I know that in reality, there isn't a single reliable advantage that doing drugs offers anyone.  For me personally, it absolutely has been advantageous to take drugs and I feel as if I'm much better off for having done so, but under no circumstances can that sort of thing be generalized beyond my personal experience (obviously).  Still, there's a part of me that honestly feels as if there's just something about tripping that helps a person develop their mind, and that the only way someone can take psychedelics and not benefit from the experience is if they somehow manage to completely ignore or even consciously deny that opportunity for development.  Sometimes I feel like no matter how objective and sensible I try to be about it, my faith in the potential offered by drug use still kinda puts me in the category of people who consider themselves to be somehow more mature or mentally sophisticated or emotionally healthy because of a lifestyle choice to take drugs, and that's not a category that I am particularly proud to be in ... even though I'm quite happy to credit a significant portion of my personal development to my (entirely subjective and unique to me) experiences with drug use.

It's weird ... the reason why I can't generalize my own positive drug experiences is that I know they're personal to me, but at the same time the reason why they're so powerful is that they've given me the distinct feeling that drugs actually do have some sort of universal power to do good.  I guess this is what it feels like to be religious ... you know in your mind that your own choice clearly wouldn't work for everyone on Earth, but you only follow it as closely as you do because it keeps giving you the unshakable impression that somehow it could.

TL;DR I think some drugs are awesome, and I respect and support people's choices not to use them but I'll probably always hold a little hope that someone who doesn't want to use them will change their mind sometime and take the plunge.
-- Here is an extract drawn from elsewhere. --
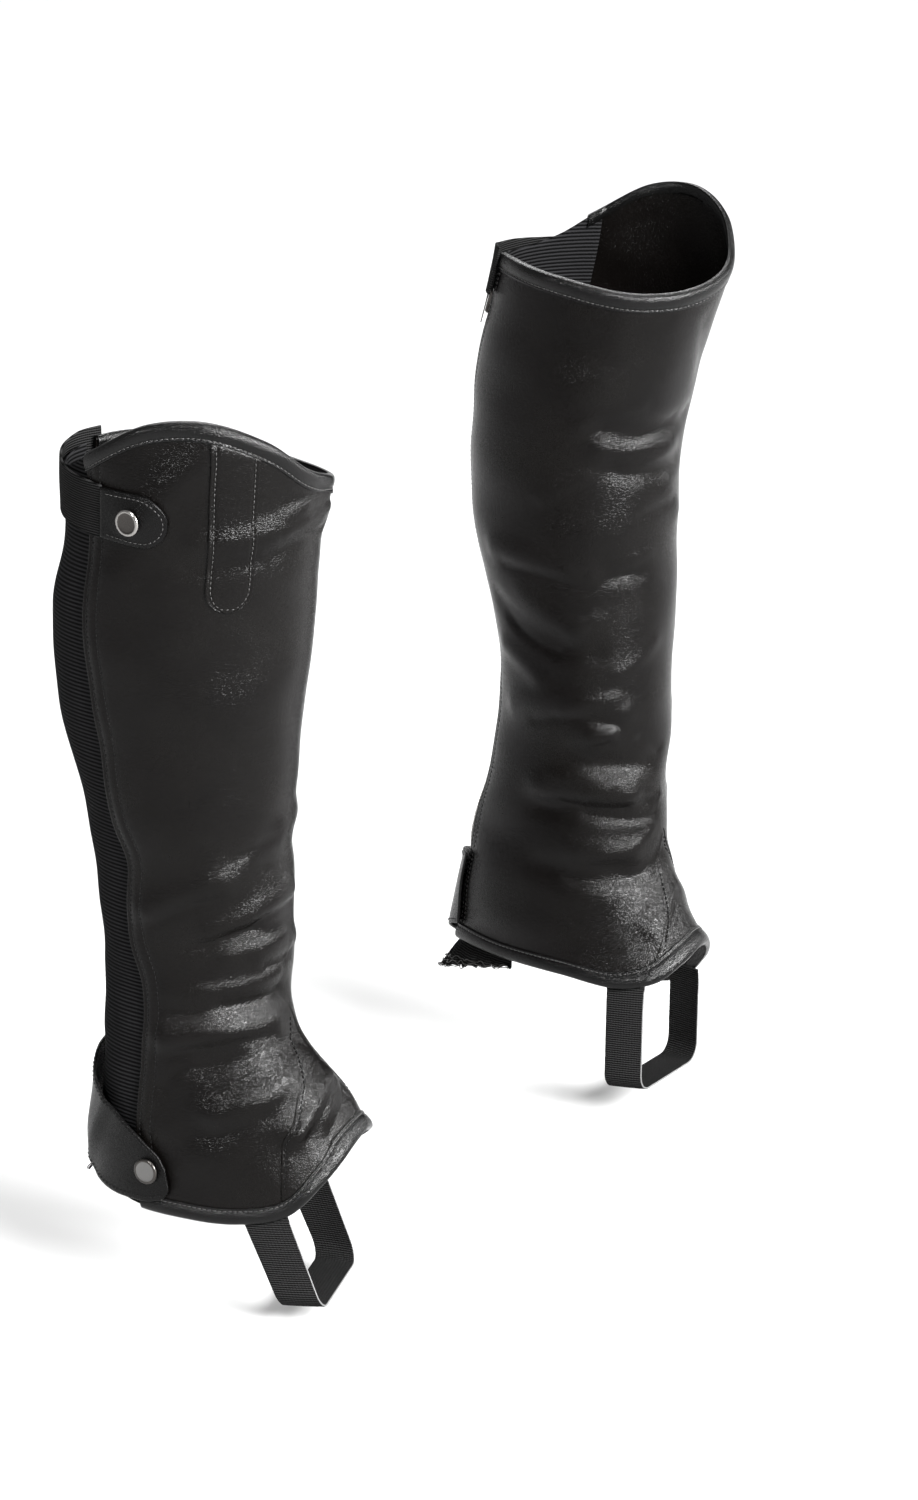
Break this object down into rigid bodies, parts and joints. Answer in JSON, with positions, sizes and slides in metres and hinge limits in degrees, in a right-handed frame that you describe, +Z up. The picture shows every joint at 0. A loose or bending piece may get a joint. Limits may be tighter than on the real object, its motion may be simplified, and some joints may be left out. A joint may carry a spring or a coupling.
{
  "type": "pair of half chaps",
  "caption": "Pair of black leather half chaps as worn: hollow zipped gaiters for the lower leg, with an elastic back panel, snapped straps and elastic stirrups.",
  "frame": {"origin": "middle of the right calf, inside the right chap, where the wearer's leg holds it", "axes": "+X the way the wearer walks, +Y towards the wearer's left, +Z up"},
  "size_m": [0.3901, 0.4657, 0.5557],
  "materials": {
    "leather": "smooth black leather with a soft sheen",
    "binding": "thin glossy black binding leather",
    "elastic": "finely ribbed matte black elastic",
    "webbing": "woven black elastic webbing",
    "zip": "black tape with a metal-coloured chain",
    "dark_steel": "dark nickel press stud and slider",
    "pale_steel": "bright nickel press stud"
  },
  "bodies": {
    "root": {"right_leather_panel": "leather", "right_instep_gusset": "leather", "right_elastic_panel": "elastic", "right_zip": "zip", "right_zip_slider": "dark_steel", "right_top_binding": "binding", "right_hem_binding": "binding", "right_top_strap": "webbing", "right_strap_end": "leather", "right_top_snap": "dark_steel", "right_ankle_tab": "leather", "right_ankle_snap": "pale_steel", "right_side_patch": "leather", "right_stirrup": "elastic", "right_heel_gather": "elastic", "left_leather_panel": "leather", "left_instep_gusset": "leather", "left_elastic_panel": "elastic", "left_zip": "zip", "left_zip_slider": "dark_steel", "left_top_binding": "binding", "left_hem_binding": "binding", "left_top_strap": "webbing", "left_strap_end": "leather", "left_top_snap": "dark_steel", "left_ankle_tab": "leather", "left_ankle_snap": "pale_steel", "left_side_patch": "leather", "left_stirrup": "elastic", "left_heel_gather": "elastic"}
  },
  "joints": []
}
(My parents have grudgingly accepted that I do drugs.  It's not their favorite, obviously, but they know I'm OK and so they're not worried.)

a pack of wolves:

--- Quote from: ephemere on 12 Mar 2008, 18:41 ---but... they're not ridiculous because literally every single person on earth is capable of aging.
i just don't see what makes a drinking age of 21 so unfair.

--- End quote ---

It's just far too old in my opinion. The idea that you'd get up, go to work, come home and then would have to break the law to have a beer while you watched a film or have some wine with your meal is utterly ridiculous to me. Even though you'd be able to get access to alcohol without too much trouble, just as it was no real hassle for my friends and I to buy booze every weekend from the age of 15, the principle that you aren't allowed it until the arbitrary age of 21 is wrong. Plenty of people I know had been working full time for five years by that point in their lives, or were parents, or at least had been living away from their own parents for years. They were adults, but a drinking age of 21 would treat them like children.

Hat:

--- Quote from: ephemere on 12 Mar 2008, 18:41 ---but... they're not ridiculous because literally every single person on earth is capable of aging.
i just don't see what makes a drinking age of 21 so unfair.

--- End quote ---

Do you not agree in a place with a drinking age of 21, a young person of 20 has all the responsibilities of an adult, and yet doesn't have this adult privilege? I would say it is reasonably unfair to expect all the qualities of adulthood out of a 19 year old for legal purposes while denying them this basic adult pastime.

Quite frankly, I just don't see what makes a drinking age of anything above 18 justified in the first place.